Material provided —
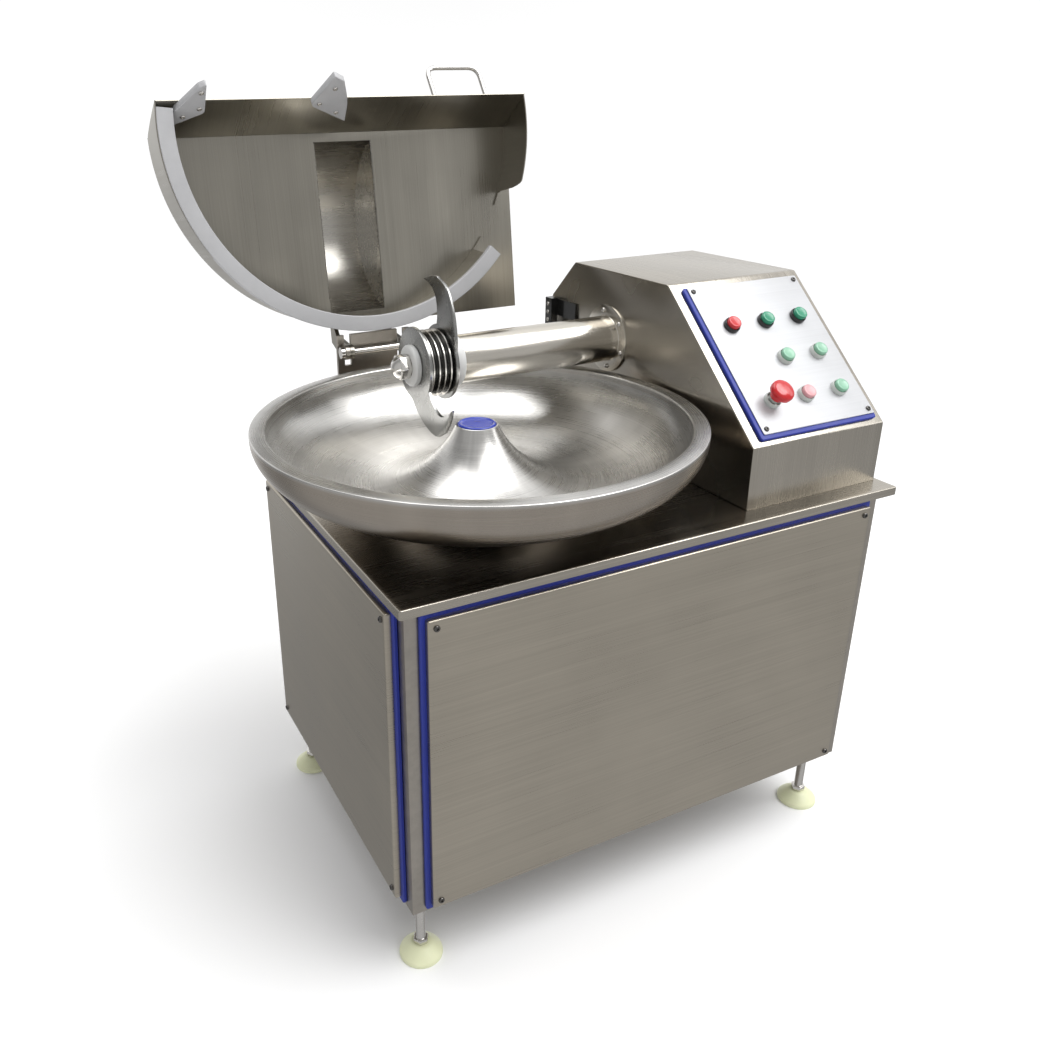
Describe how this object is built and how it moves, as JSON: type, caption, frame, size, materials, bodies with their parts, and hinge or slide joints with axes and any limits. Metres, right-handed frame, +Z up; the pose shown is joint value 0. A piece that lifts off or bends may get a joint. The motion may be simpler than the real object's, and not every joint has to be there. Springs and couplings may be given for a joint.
{
  "type": "meat bowl cutter",
  "caption": "Floor-standing meat bowl cutter: cabinet, turning annular bowl, sickle knives on a horizontal shaft, hinged lid and sloping push-button panel.",
  "frame": {"origin": "on the floor under the middle of the machine's overall box", "axes": "+Z up, -Y towards the operator, +X towards the knife-head housing"},
  "size_m": [1.044, 0.9949, 1.3667],
  "materials": {
    "stainless_panel": "fine satin brushing, slightly warm",
    "frame_steel": "satin",
    "blue_rubber": "matt royal blue",
    "bowl_steel": "turned satin inside, polished lip",
    "blue_plastic": "gloss royal blue",
    "machined_steel": "machined and polished",
    "knife_steel": "ground",
    "white_nylon": "satin white",
    "motor_grey": "grey enamel",
    "pulley_iron": "machined",
    "belt_rubber": "matt black",
    "control_white": "satin near-white",
    "black_plastic": "gloss black",
    "clear_plastic": "translucent white",
    "red_plastic": "gloss red",
    "green_plastic": "gloss green",
    "pale_green_plastic": "pale translucent green",
    "pink_plastic": "pale translucent pink",
    "foot_plastic": "cream green"
  },
  "bodies": {
    "base": {"bottom_plate": "frame_steel", "bowl_bearing_housing": "machined_steel", "bowl_bearings": "machined_steel", "bowl_gearbox": "motor_grey", "bowl_motor": "motor_grey", "clear_bezels": "clear_plastic", "contact_blocks": "black_plastic", "control_gasket": "blue_rubber", "control_plate": "control_white", "dark_bezels": "black_plastic", "drive_belts": "belt_rubber", "estop_bezel": "clear_plastic", "foot_pads": "foot_plastic", "foot_stems": "stainless_panel", "frame": "frame_steel", "front_gasket": "blue_rubber", "front_panel": "stainless_panel", "head_housing": "stainless_panel", "hinge_bracket": "stainless_panel", "hinge_pin": "stainless_panel", "knife_motor": "motor_grey", "left_gasket": "blue_rubber", "left_panel": "stainless_panel", "limit_switch": "stainless_panel", "panel_screws": "stainless_panel", "rear_gasket": "blue_rubber", "rear_panel": "stainless_panel", "right_gasket": "blue_rubber", "right_panel": "stainless_panel", "shaft_bearings": "machined_steel", "shaft_tube": "machined_steel", "top_plate": "stainless_panel", "tube_collar": "white_nylon"},
    "bowl": {"bowl": "bowl_steel", "bowl_cap": "blue_plastic", "bowl_spindle": "machined_steel"},
    "knives": {"knife_shaft": "machined_steel", "upper_knife": "knife_steel", "lower_knife": "knife_steel", "knife_spacers": "knife_steel", "knife_washer": "white_nylon", "knife_nut": "machined_steel", "shaft_pulley": "pulley_iron"},
    "motor_rotor": {"motor_pulley": "pulley_iron"},
    "lid": {"lid_shell": "stainless_panel", "lid_seal": "white_nylon", "wall_scraper": "white_nylon", "cone_scraper": "white_nylon", "lid_handle": "stainless_panel", "lid_arms": "stainless_panel"},
    "stop_button_red_cap": {"stop_button_red": "red_plastic"},
    "start_button_green_cap": {"start_button_green": "green_plastic"},
    "run_button_green_cap": {"run_button_green": "green_plastic"},
    "jog_button_pale_cap": {"jog_button_pale": "pale_green_plastic"},
    "bowl_button_pale_cap": {"bowl_button_pale": "pale_green_plastic"},
    "reset_button_pink_cap": {"reset_button_pink": "pink_plastic"},
    "speed_button_pale_cap": {"speed_button_pale": "pale_green_plastic"},
    "estop_slider": {"estop_stem": "clear_plastic"},
    "estop_knob": {"estop_head": "red_plastic"}
  },
  "joints": [
    {"name": "bowl_spin", "type": "hinge", "parent": "base", "child": "bowl", "pos_m": [-0.15, -0.1335, 0.834], "axis": [0, 0, 1], "continuous": true},
    {"name": "knife_spin", "type": "hinge", "parent": "base", "child": "knives", "pos_m": [-0.15, 0.0415, 0.882], "axis": [1, 0, 0], "continuous": true},
    {"name": "motor_spin", "type": "hinge", "parent": "base", "child": "motor_rotor", "pos_m": [0.38, 0.0415, 0.33], "axis": [1, 0, 0], "continuous": true},
    {"name": "lid_hinge", "type": "hinge", "parent": "base", "child": "lid", "pos_m": [-0.153, 0.2725, 0.858], "axis": [1, 0, 0], "range_deg": [0, 98]},
    {"name": "stop_button_red_push", "type": "slide", "parent": "base", "child": "stop_button_red_cap", "axis": [0, 0.679, -0.7341], "range_m": [0, 0.004], "stiffness_N_per_m": 300, "springref_m": -0.003},
    {"name": "start_button_green_push", "type": "slide", "parent": "base", "child": "start_button_green_cap", "axis": [0, 0.679, -0.7341], "range_m": [0, 0.004], "stiffness_N_per_m": 300, "springref_m": -0.003},
    {"name": "run_button_green_push", "type": "slide", "parent": "base", "child": "run_button_green_cap", "axis": [0, 0.679, -0.7341], "range_m": [0, 0.004], "stiffness_N_per_m": 300, "springref_m": -0.003},
    {"name": "jog_button_pale_push", "type": "slide", "parent": "base", "child": "jog_button_pale_cap", "axis": [0, 0.679, -0.7341], "range_m": [0, 0.004], "stiffness_N_per_m": 300, "springref_m": -0.003},
    {"name": "bowl_button_pale_push", "type": "slide", "parent": "base", "child": "bowl_button_pale_cap", "axis": [0, 0.679, -0.7341], "range_m": [0, 0.004], "stiffness_N_per_m": 300, "springref_m": -0.003},
    {"name": "reset_button_pink_push", "type": "slide", "parent": "base", "child": "reset_button_pink_cap", "axis": [0, 0.679, -0.7341], "range_m": [0, 0.004], "stiffness_N_per_m": 300, "springref_m": -0.003},
    {"name": "speed_button_pale_push", "type": "slide", "parent": "base", "child": "speed_button_pale_cap", "axis": [0, 0.679, -0.7341], "range_m": [0, 0.004], "stiffness_N_per_m": 300, "springref_m": -0.003},
    {"name": "estop_push", "type": "slide", "parent": "base", "child": "estop_slider", "axis": [0, 0.679, -0.7341], "range_m": [0, 0.005]},
    {"name": "estop_twist", "type": "hinge", "parent": "estop_slider", "child": "estop_knob", "pos_m": [0.299, -0.32955, 0.85827], "axis": [0, -0.679, 0.7341], "range_deg": [0, 35], "stiffness_Nm_per_rad": 0.02}
  ],
  "couplings": [
    {"joint": "motor_spin", "follows": "knife_spin", "ratio": 0.786}
  ]
}
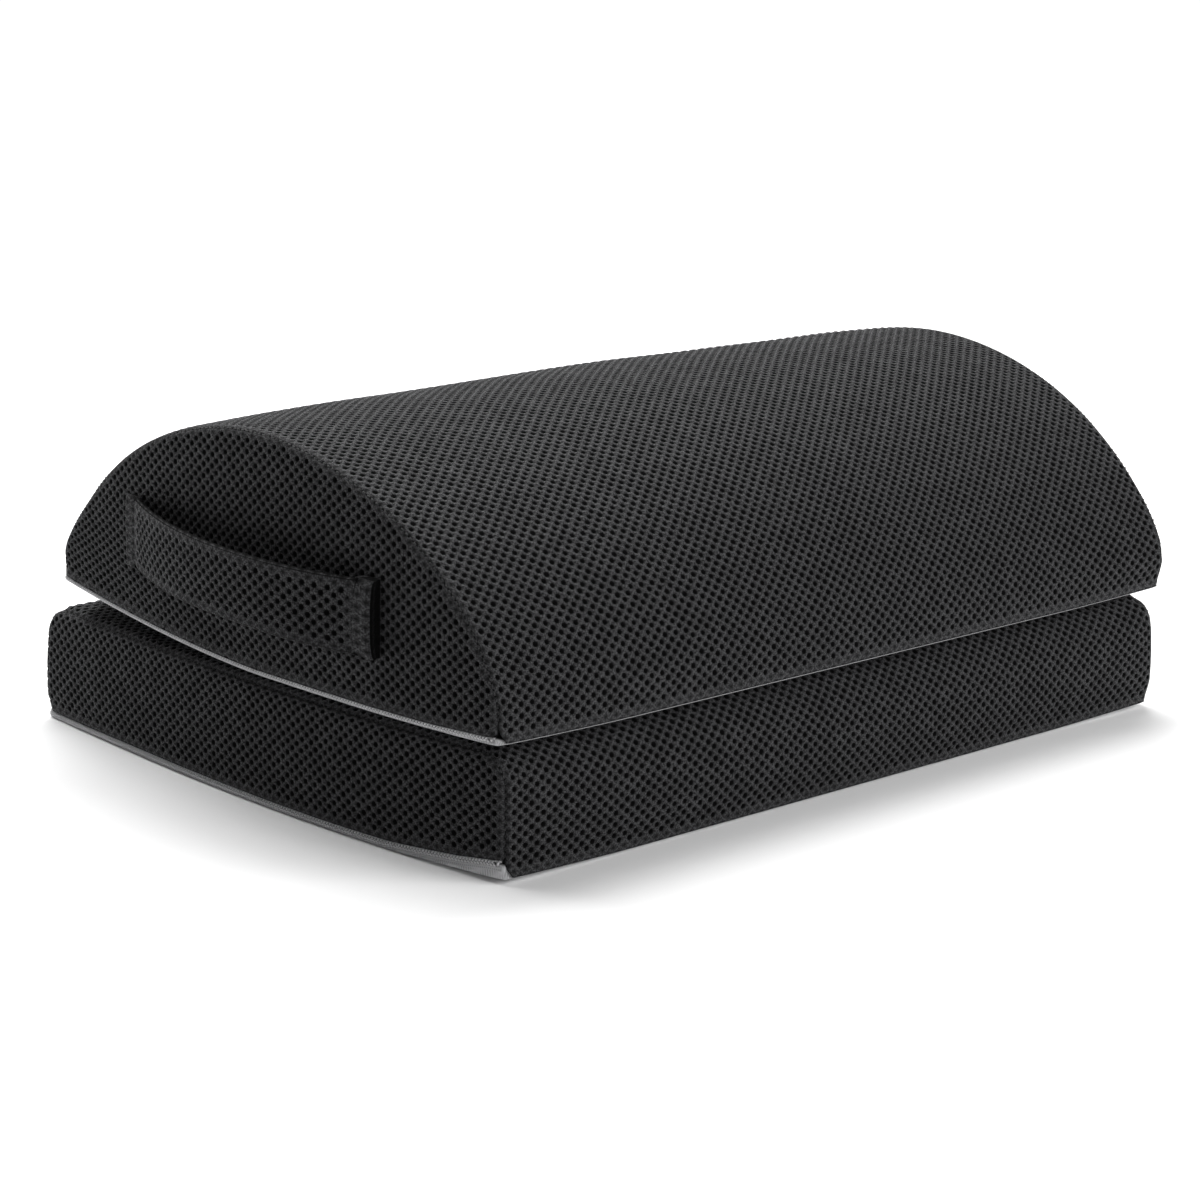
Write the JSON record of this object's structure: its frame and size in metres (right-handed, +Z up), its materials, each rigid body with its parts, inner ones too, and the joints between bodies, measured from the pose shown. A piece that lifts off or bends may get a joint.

Task brief — Gather up the lines that contain the word "handed".

Answer to this problem —
Describe how this object is built and how it moves, as JSON: type, caption, frame, size, materials, bodies with their parts, and hinge or slide joints with axes and any limits. Metres, right-handed frame, +Z up; the pose shown is joint value 0. A piece that lifts off or bends may get a joint. The motion may be simpler than the real object's, and not every joint has to be there. Springs and couplings may be given for a joint.
Write the JSON record of this object's structure: its frame and size in metres (right-handed, +Z up), its materials, each rigid body with its parts, inner ones too, and the joints between bodies, measured from the pose shown. A piece that lifts off or bends may get a joint.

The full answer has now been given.